What should it cost me ?
- "Advertising" can be as simple and as free as walking up and down busy streets and telling people about your business. You can step this up in complexity and cost, depending on your capability and resources:
- Hand out flyers or cards while walking up and down the street and introducing yourself
- Post your ads on the local bulletin boards or community centers (with permission) where other businesses do
- Be active in social media that is relevant to your location and/or to your industry
- Print your own flyers and hand-deliver them to your target areas
- Pay Canada post for these same deliveries
- Pay a designer for a professional flyer / ad for handing out/delivery
- Experiment with paid ads in Google, Facebook and other online media for targeted advertising
- Take out a small ad in the local newspaper (ideally: Professionally designed)
- Talk to the local radio stations about small business advertising and talk to them about best placement and frequency for your target marketing
- You absolutely should have a website. In a perfect world, it will be a full site, with an "About us", "Products" and "Contact" section - Your products or services should be fully described, with pictures, as well as prices. If you do not have the resources to accomplish this right away, at least have a single page that states your business name, methods of contact, business hours and the type of products or services you offer.
- You should be active on social media in forums related to your business and your target market. At least once per week should be your posting frequency. Once every two days is ideal.
- Ask your customers what they use: If there is not a lot of Facebook use, but many like Twitter, then that is where you should be.
- In being active, online, you will face some people who are negative - either legitimately, or simply as "trolls" - Take the high road. Always. Never return an insult with an insult.
- "I am very sorry you had such a bad experience: Please get in touch with us to give us a chance to make things right" is almost always a safe response to a first-time complainer about your business and will show the public that when you make mistakes: You fix them.
- Avoid highly controversial positions and statements: Alienating half or more of the population - and customer base - is never a good idea.
- Be aware that your personal pages / social media can and will come back to haunt you - And this includes so-called "private" or "closed" groups. If you would not want to see your words on the front page of the Ottawa Citizen, you should not be posting them online.
- Be aware that threats of legal action, especially for slander or libel, almost always backfire - It is far, FAR better to engage with the customer and show a public effort to try to rectify a bad review or comment than to try to silence them with a lawyer: This almost inevitably magnifies the Streisand effect and you do not want this for your business.
Hours of operation
- Running a business almost inevitably means time away from family and personal life: You should be open for business when the bulk of your customers are available for purchasing.
- In a small community, if you are not serving a considerable amount of other businesses in town, consider hours of noon to 9PM or 10AM to 7PM - If the bulk of potential customers are commuting on a daily basis and don't get home until 6PM, being closed by 5PM means you cannot sell to them. Hoping they'll choose your store to shop at on their precious weekend time is a very, very risky gamble.

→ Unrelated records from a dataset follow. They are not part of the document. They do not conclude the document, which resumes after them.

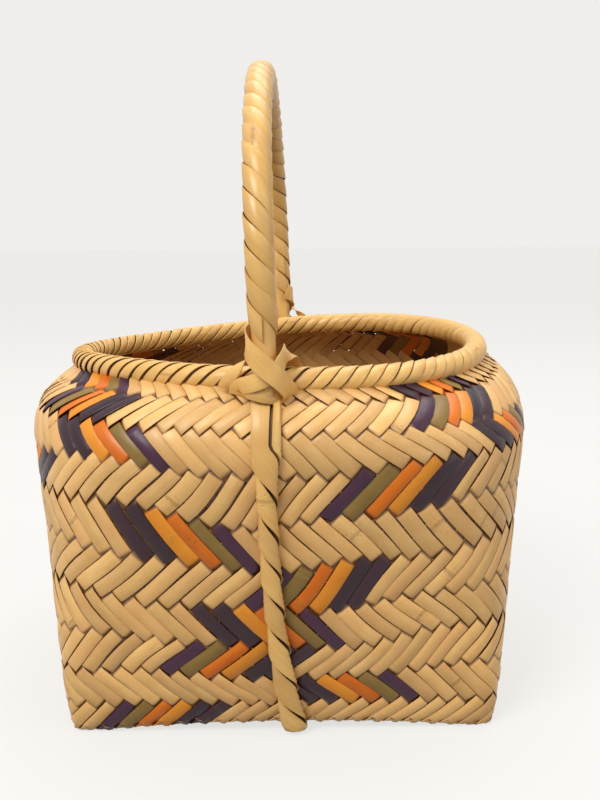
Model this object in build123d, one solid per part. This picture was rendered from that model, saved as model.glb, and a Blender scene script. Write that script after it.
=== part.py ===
from build123d import *
import math
import os

import numpy as np

# Woven basket with a fixed bow handle, in millimetres.
# The origin is on the ground under the middle of the foot, +Z is up and the handle spans front to back along Y.

# Body, measured on the outside
FOOT_HALF = 70.2
SHOULDER_HALF = 88.0
SHOULDER_HEIGHT = 95.0
FOOT_CORNER_RADIUS = 5.0
SHOULDER_CORNER_RADIUS = 60.0
SIDE_BULGE = 3.2
FOOT_BULGE = 0.5
WALL = 1.6

# Foot: the weave lifts between four flat corners
CORNER_FOOT = 9.0
FOOT_LIFT = 3.0

# Rim: two half round hoops clasp the upright edge of the weave
RIM_RADIUS = 73.6
RIM_HEIGHT = 119.0
HOOP_RADIUS = 3.1
SPLINT_FACETS = 5
EDGE_THICKNESS = 1.5
EDGE_HALF_HEIGHT = 2.75

# Flat splints that bind the rim
LASHING_STRIPS = 4
LASHING_TURNS = 22
LASHING_THICKNESS = 0.5
LASHING_GAP = 0.14
LASHING_FACETS = 8

# Handle: two half round splints bent to a three centred arch
HANDLE_TOP = 223.0
HANDLE_CORE_RADIUS = 3.6
HAUNCH_RADIUS = 60.0
HAUNCH_ANGLE = 50.0

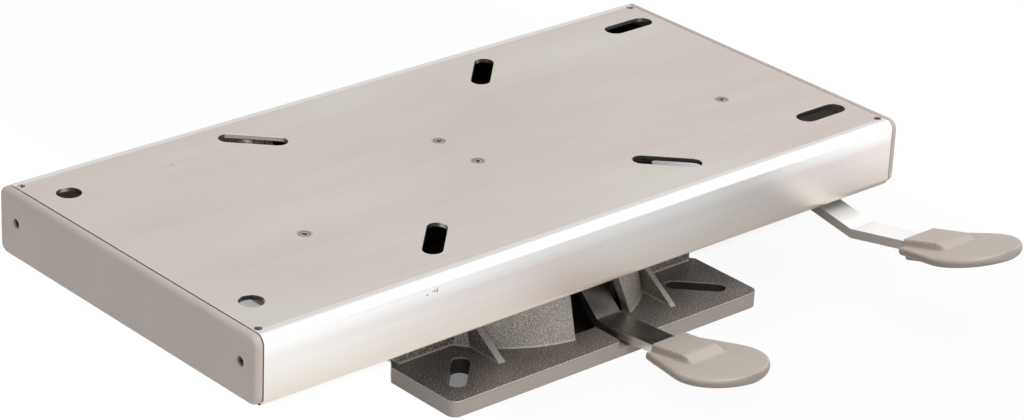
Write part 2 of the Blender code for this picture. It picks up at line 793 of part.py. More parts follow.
def make_glides(material):
    """Four nylon blocks that grip the carriage flanges and run inside the cover."""
    low_z, high_z = LIP_TOP + FIT, HANG_TOP
    inner_y = CARRIAGE_WALL_Y + CARRIAGE_BEND_RADIUS + GLIDE_WALL_GAP
    outer_y = INNER_WALL_Y - FIT
    groove_y = CARRIAGE_WALL_Y + CARRIAGE_FLANGE + FIT
    groove_low = FLANGE_TOP - CARRIAGE_SHEET - FIT
    groove_high = FLANGE_TOP + FIT
    c = GLIDE_CHAMFER
    section = [
        (inner_y, low_z),
        (outer_y - c, low_z),
        (outer_y, low_z + c),
        (outer_y, high_z - c),
        (outer_y - c, high_z),
        (inner_y, high_z),
        (inner_y, groove_high),
        (groove_y, groove_high),
        (groove_y, groove_low),
        (inner_y, groove_low),
    ]
    glides = []
    for side_y, back in ((-1, "front"), (1, "back")):
        outline = [(side_y * y, z) for y, z in section]
        for side_x, end in ((-1, "left"), (1, "right")):
            edges = sorted((side_x * HALF_CARRIAGE, side_x * (HALF_CARRIAGE - GLIDE_LENGTH)))
            name = "glide_%s_%s" % (back, end)
            glides.append(extruded(name, outline, edges[0], edges[1], "X", material))
    return glides


def make_brake_strip(material):
    reach = HALF_CARRIAGE - BRAKE_STRIP_END_GAP
    low = (-reach, BRAKE_STRIP_Y - BRAKE_STRIP_WIDTH / 2, WEB_TOP + FIT)
    high = (reach, BRAKE_STRIP_Y + BRAKE_STRIP_WIDTH / 2, WEB_TOP + FIT + BRAKE_STRIP_THICKNESS)
    return block("brake_strip", low, high, material)


def make_buffers(material):
    """Two rubber stops that the shaft brackets meet at each end of the slide."""
    reach = BUFFER_RADIUS + BUFFER_GAP
    half = BRACKET_SHEET / 2
    right_x = SLIDE_OFFSET + RIGHT_LEG_X - half + SLIDE_TRAVEL_MIN - reach
    left_x = SLIDE_OFFSET + LEFT_LEG_X + half + SLIDE_TRAVEL_MAX + reach
    base = WEB_TOP + FIT
    profile = (
        (BUFFER_FOOT_RADIUS, base),
        (BUFFER_FOOT_RADIUS, base + BUFFER_FOOT_HEIGHT),
        (BUFFER_RADIUS, base + BUFFER_FOOT_HEIGHT),
        (BUFFER_RADIUS, base + BUFFER_HEIGHT),
    )
    buffers = []
    for label, x in (("left", left_x), ("right", right_x)):
        piece = turned("stop_buffer_" + label, profile, SMALL_STEPS, "Z", (x, BUFFER_Y), material)
        smooth(piece)
        buffers.append(piece)
    return buffers


# Platform


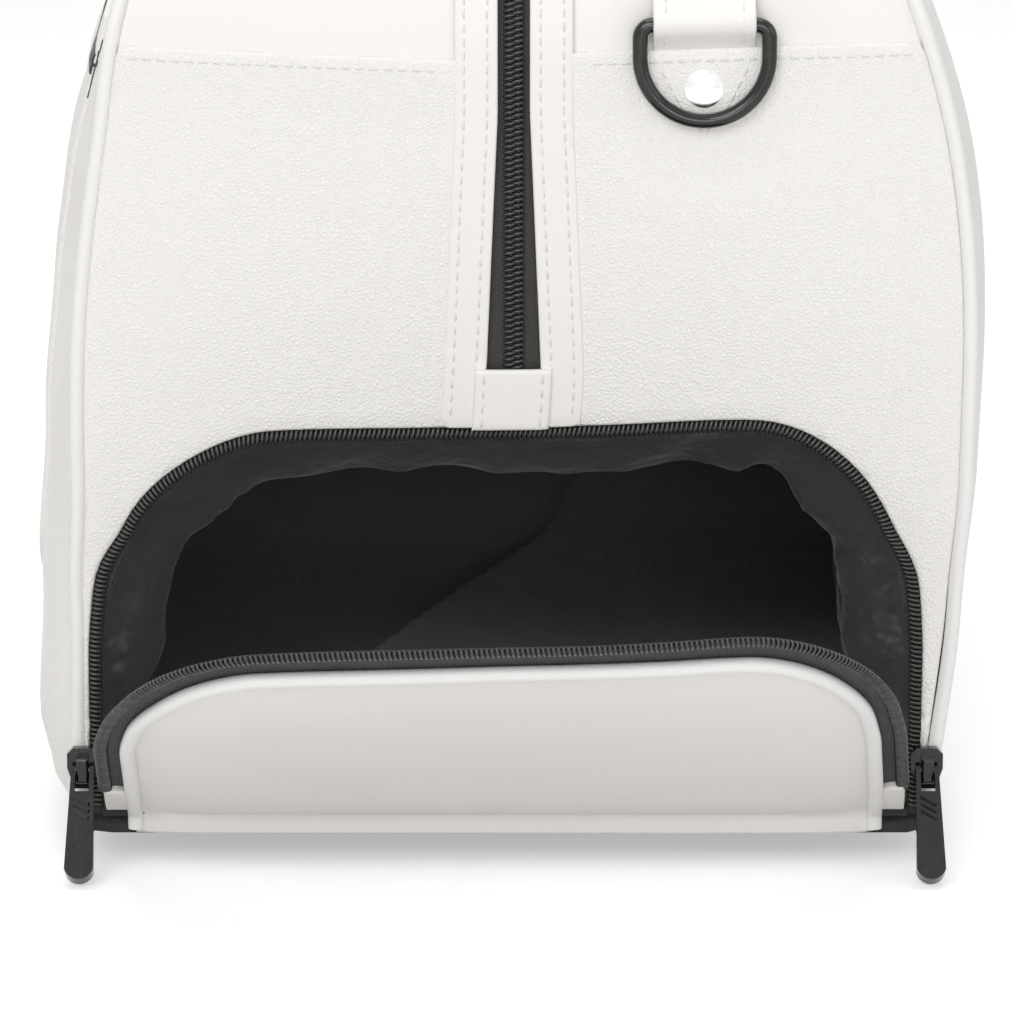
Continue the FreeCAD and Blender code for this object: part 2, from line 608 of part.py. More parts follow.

- If possible, make your products available for mail order, with a reasonable cost for shipping and postage: Doing this allows you to broaden the possible customer base substantially and is almost a requirement for most web-based (or web-enhanced) businesses.
Keeping track of sales
- More information is always a good thing. If possible, your sales should be recorded with a date and time stamp, as well as the product name, the product category and the number of items sold per sale (with each of name and category, as well) - This allows you to track peak times of day, shows you the impacts of your advertising and promotions and lets you control your inventory ordering a lot more efficiently (and can save you a lot of money by not ordering items that don't sell and make you money by ensuring you order items that do sell in a timely fasion)
- If you can keep a record of customer contact information with their permission, this gives you a direct channel to past customers, allowing you to inform them of new products, services and promotions.
Never, EVER contact a customer by email, if you do not have permission to do so: This is spamming.
Know what you are good at
- If you are a plumber and you know you're a good plumber, but you're not so talented at drawing pictures: Stick to your plumbing and pay for a designer to make your ads.
- If you are a good photographer, but are absolutely terrible at taxes: Pay a book keeper or an accountant for your taxes.
- If you are a clothes designer, but are not so great with the written word: Pay someone to write your ad and web copy.
Unfortunately, you can be the best at what makes you money, but a poorly written website, a badly drawn advertisement or a terrible manner of speaking to the public can give the false perception of "If they are bad at this, then they cannot be very good at what they are selling!"
Be a part of your community
- Some may think it is "gimmicky", but many, many people genuinely appreciate it when a business is actually a part of their community and not just there "to sell them stuff" - You do not need to spend thousands of dollars - Even the occasional participation in a public clean-up, a donation on behalf of your business to the food bank or the cross-promotion of community events can go a long way to showing your public that you really do want to see where you live and work be a better place. This, in turn, helps build loyalty with the public and is even more important to the customer, when they are faced with the choice between you and your competitor, when all other things are equal.
Finally: Never be afraid to ask questions: If you are finding a certain area of your business that is not doing well: Ask those in business around you how they overcame the same hurdles. You can ask your customers where they think you could be doing better. There are some that feel this is a display of "weakness" on the business' behalf and yet a great many customers will genuinely appreciate that you are involving them in making your solutions better.
You have a lot more resources available to you than you may think: Not just other businesses and your customers, but your local, provincial and federal politicians. There are a great many business networking groups and chambers of commerce.
And, of course: Google Is Your Friend. You might be amazed to discover that not only is the answer to your question available online, but many thousands of business owners, before you, have asked the exact same questions.
Of course, and in closing: You can always ask me; I will not always have all the answers to your questions, but I will be happy to try to point you in the right direction of the information you are looking for.